The observation Cristian made was that for many Hispanic families, lack of information about school choice options prevents them from ever considering alternatives such as charter schools or private schools. Since many parents are either not able or capable of homeschooling or cyber-schooling their children they are often left in the traditional public school system, typically in schools which lack the resources to properly educate Hispanic children. Many Hispanic children come from homes where one or both parents do not speak English and it is this language barrier which discourages many parents from being more active in their children’s education, whether that means not going to parent-teacher conferences or being able to help with homework.

Omar explained the poll results and pointed out the huge enthusiasm gap between people of ALL groups who supporter school choice versus those who don’t. For Hispanics 74% of parents and for Blacks over 70% of parents were supportive of the idea of charters and vouchers. You can read the full results by clicking that link but there were overwhelming majorities in every demographic group: ethnicity, age, gender, party affiliation, among others.

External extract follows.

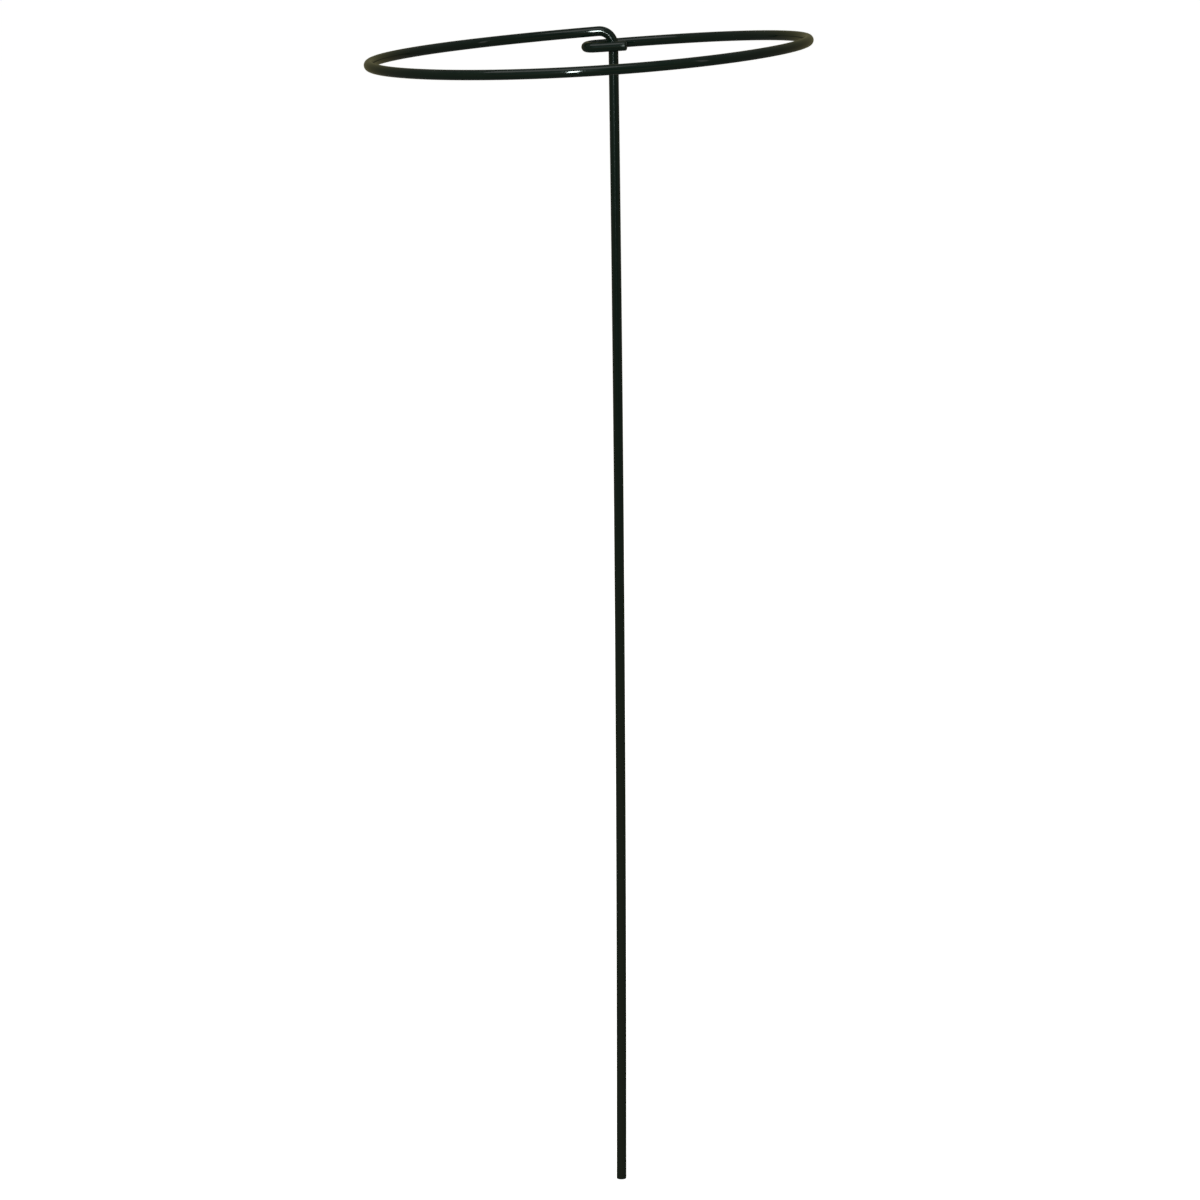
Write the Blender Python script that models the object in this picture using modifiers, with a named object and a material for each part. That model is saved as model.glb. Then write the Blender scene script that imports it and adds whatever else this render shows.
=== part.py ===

In regards to the Hispanic community, where language is often a barrier, the question is what to do to help bridge this gap. Cristian pointed out that in addition to a lack of information about education alternatives, two other barriers which exist are: lack of interest with many parents in regards to the children’s education (NOT the same as not caring- just means by and large accepting the status quo without personally seeking alternatives) and also the negative perception floated around about alternatives. Cristian cited one parent who told her he though charter schools were for “kids with learning problems.” Many told her they thought charter schools are private schools and thus they cannot afford them.

Omar answered this by showing a data point where support for charter schools, vouchers, and Education Savings Accounts went up in every demographic when the options were explained, meaning more people were supportive when the understood exactly what these ideas were. Understandably school choice isn’t good for every child but parents can and should be better educated about these opportunities. Efforts to misinform parents about what these options are (how else would a parent think charter schools were private schools) are well underway and it’s up to us to counter these false perceptions.

At the end of the day we have only one question for parents, grandparents, legal guardians, educators, principals, elected officials, appointed officials, community leaders, and everyone else: Of all these groups,  who is likely to know best what is best for the child? We’re going out on a limb and saying “Education Department bureaucrats” and “elected officials” are not going to receive the majority of votes.